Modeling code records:
--- start ---

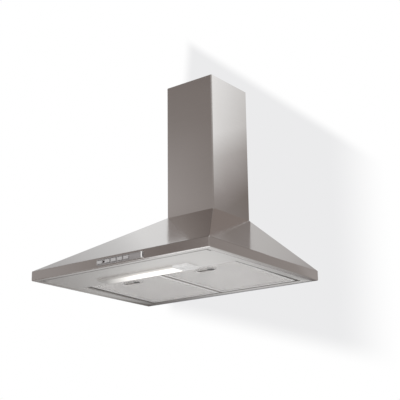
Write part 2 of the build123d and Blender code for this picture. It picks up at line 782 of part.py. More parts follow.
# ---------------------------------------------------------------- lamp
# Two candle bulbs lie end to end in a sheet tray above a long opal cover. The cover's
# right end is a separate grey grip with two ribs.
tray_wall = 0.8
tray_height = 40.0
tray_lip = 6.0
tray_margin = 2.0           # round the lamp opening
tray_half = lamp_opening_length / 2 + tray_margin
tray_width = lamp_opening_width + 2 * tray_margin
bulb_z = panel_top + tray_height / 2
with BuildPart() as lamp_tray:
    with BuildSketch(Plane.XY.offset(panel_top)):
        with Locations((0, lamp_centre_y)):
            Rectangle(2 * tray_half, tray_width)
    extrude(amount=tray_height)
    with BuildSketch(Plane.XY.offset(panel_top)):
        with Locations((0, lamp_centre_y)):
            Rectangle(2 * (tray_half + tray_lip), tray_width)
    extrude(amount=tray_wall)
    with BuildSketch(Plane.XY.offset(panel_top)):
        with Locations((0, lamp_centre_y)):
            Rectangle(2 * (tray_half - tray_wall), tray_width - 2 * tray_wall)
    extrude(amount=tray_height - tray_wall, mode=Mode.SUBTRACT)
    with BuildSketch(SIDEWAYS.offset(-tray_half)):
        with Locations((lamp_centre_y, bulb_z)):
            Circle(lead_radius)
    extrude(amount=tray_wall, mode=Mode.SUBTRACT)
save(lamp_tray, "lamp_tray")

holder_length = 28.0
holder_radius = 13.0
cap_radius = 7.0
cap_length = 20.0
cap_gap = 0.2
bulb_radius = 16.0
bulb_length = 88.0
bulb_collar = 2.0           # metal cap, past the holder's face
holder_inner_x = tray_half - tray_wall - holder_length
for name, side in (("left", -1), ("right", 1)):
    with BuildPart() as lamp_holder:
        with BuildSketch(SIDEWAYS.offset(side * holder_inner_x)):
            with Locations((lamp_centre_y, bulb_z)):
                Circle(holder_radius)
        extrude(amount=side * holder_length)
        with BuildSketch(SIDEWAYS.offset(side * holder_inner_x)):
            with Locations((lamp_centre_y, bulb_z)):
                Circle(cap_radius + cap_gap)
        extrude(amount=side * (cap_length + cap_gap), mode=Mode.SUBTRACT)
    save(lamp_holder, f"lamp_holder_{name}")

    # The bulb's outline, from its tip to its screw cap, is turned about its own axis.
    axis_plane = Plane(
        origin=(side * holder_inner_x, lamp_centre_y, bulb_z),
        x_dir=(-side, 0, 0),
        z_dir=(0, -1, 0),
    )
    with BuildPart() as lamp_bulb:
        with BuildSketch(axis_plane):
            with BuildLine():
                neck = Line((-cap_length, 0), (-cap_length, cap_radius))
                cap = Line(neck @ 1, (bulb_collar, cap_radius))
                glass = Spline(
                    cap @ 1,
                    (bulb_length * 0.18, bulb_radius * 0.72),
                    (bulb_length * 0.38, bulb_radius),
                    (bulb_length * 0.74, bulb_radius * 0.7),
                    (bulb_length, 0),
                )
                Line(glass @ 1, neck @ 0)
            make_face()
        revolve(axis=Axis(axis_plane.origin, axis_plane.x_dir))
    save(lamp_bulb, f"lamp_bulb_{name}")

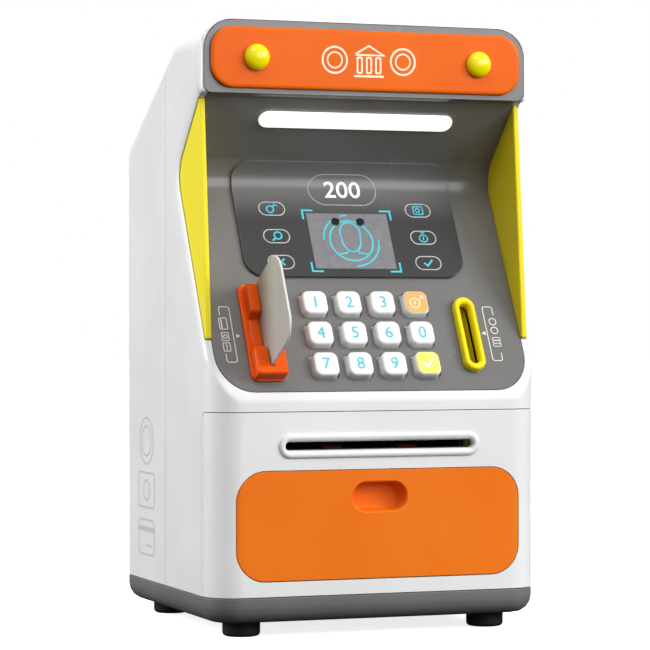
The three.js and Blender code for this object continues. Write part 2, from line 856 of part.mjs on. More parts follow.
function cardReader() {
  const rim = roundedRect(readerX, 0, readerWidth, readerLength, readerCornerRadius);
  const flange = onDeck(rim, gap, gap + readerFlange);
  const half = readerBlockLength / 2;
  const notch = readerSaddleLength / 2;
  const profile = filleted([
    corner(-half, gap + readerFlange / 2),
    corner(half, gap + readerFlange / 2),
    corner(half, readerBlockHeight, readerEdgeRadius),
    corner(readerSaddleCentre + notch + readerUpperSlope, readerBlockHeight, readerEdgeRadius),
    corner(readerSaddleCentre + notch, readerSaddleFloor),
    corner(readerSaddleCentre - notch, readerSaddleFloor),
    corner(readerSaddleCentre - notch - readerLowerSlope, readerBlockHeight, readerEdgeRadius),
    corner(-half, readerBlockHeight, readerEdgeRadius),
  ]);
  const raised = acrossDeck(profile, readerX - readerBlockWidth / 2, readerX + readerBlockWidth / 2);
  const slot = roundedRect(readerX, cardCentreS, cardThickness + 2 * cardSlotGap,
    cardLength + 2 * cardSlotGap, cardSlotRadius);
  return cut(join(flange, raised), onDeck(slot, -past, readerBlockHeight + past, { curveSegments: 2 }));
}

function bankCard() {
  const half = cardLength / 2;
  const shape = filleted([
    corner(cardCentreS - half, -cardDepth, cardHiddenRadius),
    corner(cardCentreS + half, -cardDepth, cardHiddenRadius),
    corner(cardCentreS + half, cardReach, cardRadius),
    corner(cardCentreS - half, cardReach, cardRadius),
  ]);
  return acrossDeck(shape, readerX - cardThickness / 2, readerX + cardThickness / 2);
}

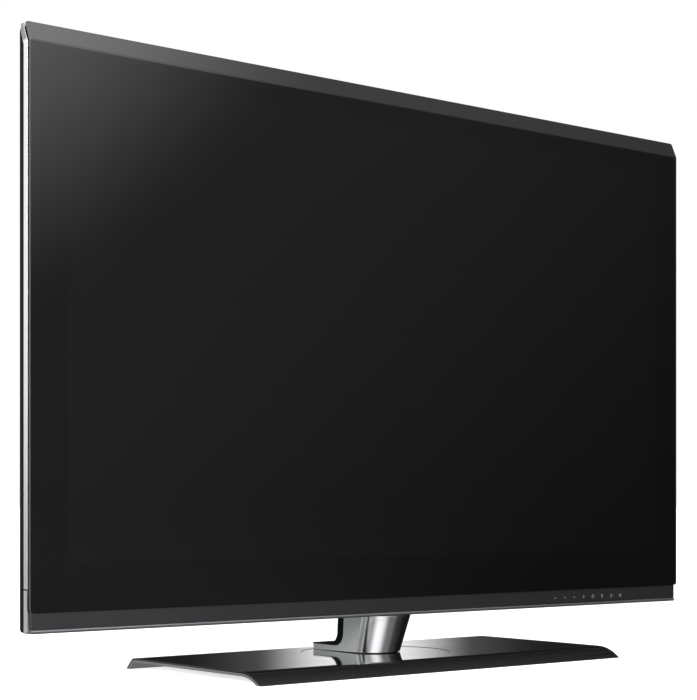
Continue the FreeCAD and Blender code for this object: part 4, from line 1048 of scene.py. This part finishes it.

--- end ---
--- start ---

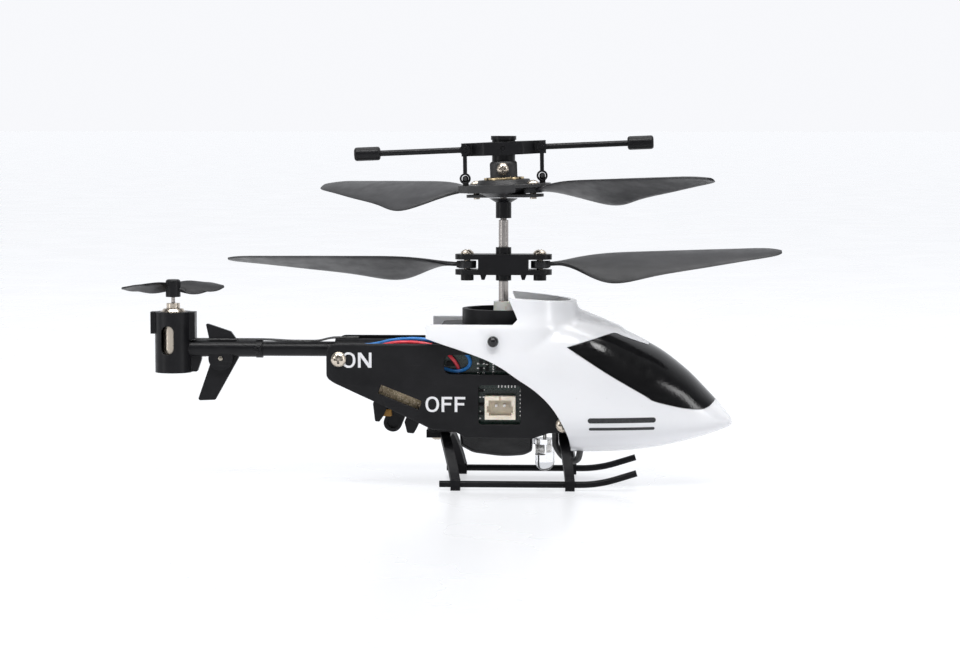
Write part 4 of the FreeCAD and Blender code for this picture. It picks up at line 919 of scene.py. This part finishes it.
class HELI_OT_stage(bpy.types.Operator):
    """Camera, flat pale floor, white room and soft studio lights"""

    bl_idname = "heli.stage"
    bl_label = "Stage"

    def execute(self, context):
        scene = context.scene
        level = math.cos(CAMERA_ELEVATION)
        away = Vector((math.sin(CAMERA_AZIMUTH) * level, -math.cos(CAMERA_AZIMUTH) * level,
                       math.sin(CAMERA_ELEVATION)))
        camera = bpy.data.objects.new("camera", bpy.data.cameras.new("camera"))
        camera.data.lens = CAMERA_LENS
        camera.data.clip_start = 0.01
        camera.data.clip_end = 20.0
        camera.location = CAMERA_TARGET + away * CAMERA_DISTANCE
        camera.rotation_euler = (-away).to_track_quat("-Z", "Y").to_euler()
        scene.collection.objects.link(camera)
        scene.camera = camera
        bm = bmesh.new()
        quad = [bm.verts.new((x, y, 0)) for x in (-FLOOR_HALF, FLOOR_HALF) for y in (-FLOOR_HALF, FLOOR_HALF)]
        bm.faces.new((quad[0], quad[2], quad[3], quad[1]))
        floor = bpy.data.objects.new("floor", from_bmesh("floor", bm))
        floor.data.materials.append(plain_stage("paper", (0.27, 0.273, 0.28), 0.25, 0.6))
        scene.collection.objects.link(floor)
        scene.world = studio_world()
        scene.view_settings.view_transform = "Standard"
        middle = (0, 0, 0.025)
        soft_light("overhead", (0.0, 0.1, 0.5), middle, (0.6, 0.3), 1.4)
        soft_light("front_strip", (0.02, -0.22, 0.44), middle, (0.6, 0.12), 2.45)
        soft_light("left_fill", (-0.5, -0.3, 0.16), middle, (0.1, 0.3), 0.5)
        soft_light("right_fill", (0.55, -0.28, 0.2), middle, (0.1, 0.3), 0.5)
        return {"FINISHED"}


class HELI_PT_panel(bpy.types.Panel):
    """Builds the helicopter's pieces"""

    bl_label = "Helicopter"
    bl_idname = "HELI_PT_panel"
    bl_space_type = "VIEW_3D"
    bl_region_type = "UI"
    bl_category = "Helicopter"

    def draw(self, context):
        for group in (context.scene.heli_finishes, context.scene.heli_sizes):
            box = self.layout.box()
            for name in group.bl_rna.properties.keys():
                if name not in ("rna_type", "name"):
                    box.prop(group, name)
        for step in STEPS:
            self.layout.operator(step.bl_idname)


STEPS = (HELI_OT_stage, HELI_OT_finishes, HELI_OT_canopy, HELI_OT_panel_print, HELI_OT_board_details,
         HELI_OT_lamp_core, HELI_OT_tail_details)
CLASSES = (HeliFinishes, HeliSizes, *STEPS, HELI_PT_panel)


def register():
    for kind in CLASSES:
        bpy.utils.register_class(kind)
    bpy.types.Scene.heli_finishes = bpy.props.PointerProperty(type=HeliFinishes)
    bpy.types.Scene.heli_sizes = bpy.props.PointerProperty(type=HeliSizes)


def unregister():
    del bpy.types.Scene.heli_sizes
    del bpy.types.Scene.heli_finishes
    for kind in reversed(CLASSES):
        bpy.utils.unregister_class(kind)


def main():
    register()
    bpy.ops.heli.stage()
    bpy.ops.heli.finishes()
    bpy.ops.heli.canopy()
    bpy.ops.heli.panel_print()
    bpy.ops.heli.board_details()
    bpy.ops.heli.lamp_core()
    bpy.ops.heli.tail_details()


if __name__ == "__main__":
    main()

--- end ---

**What the exercise asks**
Search the listing for the word "More". Copy every line in which it occurs.

**Task solution**
Write part 2 of the build123d and Blender code for this picture. It picks up at line 782 of part.py. More parts follow.
The three.js and Blender code for this object continues. Write part 2, from line 856 of part.mjs on. More parts follow.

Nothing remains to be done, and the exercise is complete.